CAREER: Entanglement of Active Polymers

NONTECHNICAL SUMMARY

This award supports theoretical, mathematical, and computational research, and education on active polymers which can drive biological function by exerting forces and changing their shape. Biological cells contain active polymers - long filamentous molecules - that can consume energy and change connectivity and architecture during the cell cycle. The PI aims to develop a method that can provide insight into the dynamic reorganization of such systems.

The PI aims to investigate whether the many-chain geometry and topology of these filaments in combination with active interconnections among polymers alone can describe key elements that account for the mechanics of active matter filaments in many contexts. This research examines this hypothesis using an approach that involves mathematical ideas from the field of topology and computer simulation to obtain results that can be compared to experiments.

The PI aims to use rigorous methods from mathematics to understand, model, and eventually control how polymer filaments entangle in active physical systems with biological applications. This project will lead to a better understanding of living matter and will advance the smart manufacturing of new soft glassy materials.

This project also supports outreach activities, including public talks, university outreach programs, and the Challenger STEM Center, which can present aspects of the research to a potentially wide audience. Software and simulation techniques developed through this project will be shared broadly with the community. Results will be presented by the PI and her students at interdisciplinary conferences, including those organized by the PI.

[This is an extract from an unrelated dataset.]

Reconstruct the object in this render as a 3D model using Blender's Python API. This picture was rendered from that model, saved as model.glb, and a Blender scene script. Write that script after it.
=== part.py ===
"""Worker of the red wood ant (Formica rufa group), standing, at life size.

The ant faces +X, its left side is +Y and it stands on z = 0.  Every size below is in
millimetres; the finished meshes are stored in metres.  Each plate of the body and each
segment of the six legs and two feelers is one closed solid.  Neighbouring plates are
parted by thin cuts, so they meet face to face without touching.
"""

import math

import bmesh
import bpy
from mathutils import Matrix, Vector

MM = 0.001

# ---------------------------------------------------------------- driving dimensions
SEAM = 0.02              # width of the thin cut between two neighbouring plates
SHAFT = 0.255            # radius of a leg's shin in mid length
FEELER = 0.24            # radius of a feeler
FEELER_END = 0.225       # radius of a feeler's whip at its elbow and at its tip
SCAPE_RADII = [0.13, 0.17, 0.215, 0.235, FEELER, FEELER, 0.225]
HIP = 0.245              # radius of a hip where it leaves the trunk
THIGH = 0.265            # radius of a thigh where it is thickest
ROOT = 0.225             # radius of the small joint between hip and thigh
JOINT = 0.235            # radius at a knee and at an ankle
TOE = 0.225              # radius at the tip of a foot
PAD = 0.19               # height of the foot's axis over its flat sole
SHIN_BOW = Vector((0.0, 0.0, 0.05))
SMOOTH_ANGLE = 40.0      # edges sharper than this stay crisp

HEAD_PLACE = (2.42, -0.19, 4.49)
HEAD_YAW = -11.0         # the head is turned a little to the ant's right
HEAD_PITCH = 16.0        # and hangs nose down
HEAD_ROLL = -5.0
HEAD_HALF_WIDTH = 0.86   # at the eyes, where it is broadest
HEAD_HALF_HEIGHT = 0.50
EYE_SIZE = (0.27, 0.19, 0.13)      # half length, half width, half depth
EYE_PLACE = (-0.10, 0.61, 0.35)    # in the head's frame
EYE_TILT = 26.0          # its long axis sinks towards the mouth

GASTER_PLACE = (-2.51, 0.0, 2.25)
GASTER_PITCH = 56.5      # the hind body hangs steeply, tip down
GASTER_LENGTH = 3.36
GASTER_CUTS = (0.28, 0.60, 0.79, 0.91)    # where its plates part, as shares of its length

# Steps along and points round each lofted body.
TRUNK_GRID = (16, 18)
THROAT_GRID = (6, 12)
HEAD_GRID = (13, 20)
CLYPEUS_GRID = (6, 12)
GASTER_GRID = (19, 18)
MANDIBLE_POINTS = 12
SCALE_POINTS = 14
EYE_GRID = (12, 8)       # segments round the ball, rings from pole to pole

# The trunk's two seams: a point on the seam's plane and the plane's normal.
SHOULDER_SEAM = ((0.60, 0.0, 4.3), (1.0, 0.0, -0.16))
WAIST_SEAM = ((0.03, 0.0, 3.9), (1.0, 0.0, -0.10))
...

Additionally, the PI is strongly committed to broadening participation of underrepresented minorities and women in STEM; new courses will be developed to train interdisciplinary scientists in 21st-century mathematical tools. TECHNICAL SUMMARY

Active matter is used to classify a range of physical systems that are driven out of equilibrium by the presence of ''active'' constituents that exert forces by dissipating energy. Conventional polymer physics arguments provide limited understanding of the dynamic reorganization of such systems. A challenge in the field is to connect properties of isolated filaments to properties of a collection of filaments.

This relates to a big challenge in the field of entangled polymers, which is how to measure entanglement of open curves in 3-space. This project will use topology, modeling, and simulation to measure topological entanglement in active matter filaments and provide a new model for its mechanics. This research advances knowledge and breaks existing technical barriers (1) in topology by defining and studying the Jones polynomial of a collection of open curves in 3-space and in systems employing Periodic Boundary Conditions and (2) in understanding entanglement effects in materials science and biology, by providing a new model for the viscoelastic response of active matter filaments.

This work is aimed to lead to predictive modeling of the behavior of such systems with the possibility of controlling their functions by judicious selection of their chemical compositions and structures, for example, by changing the number of active cross-links or the type of cross-linking motifs.

This award is jointly funded through the Condensed Matter and Materials Theory Program in the Division of Materials Research, and the Topology and Mathematical Biology Programs in the Division of Mathematical Sciences.

This award reflects NSF's statutory mission and has been deemed worthy of support through evaluation using the Foundation's intellectual merit and broader impacts review criteria.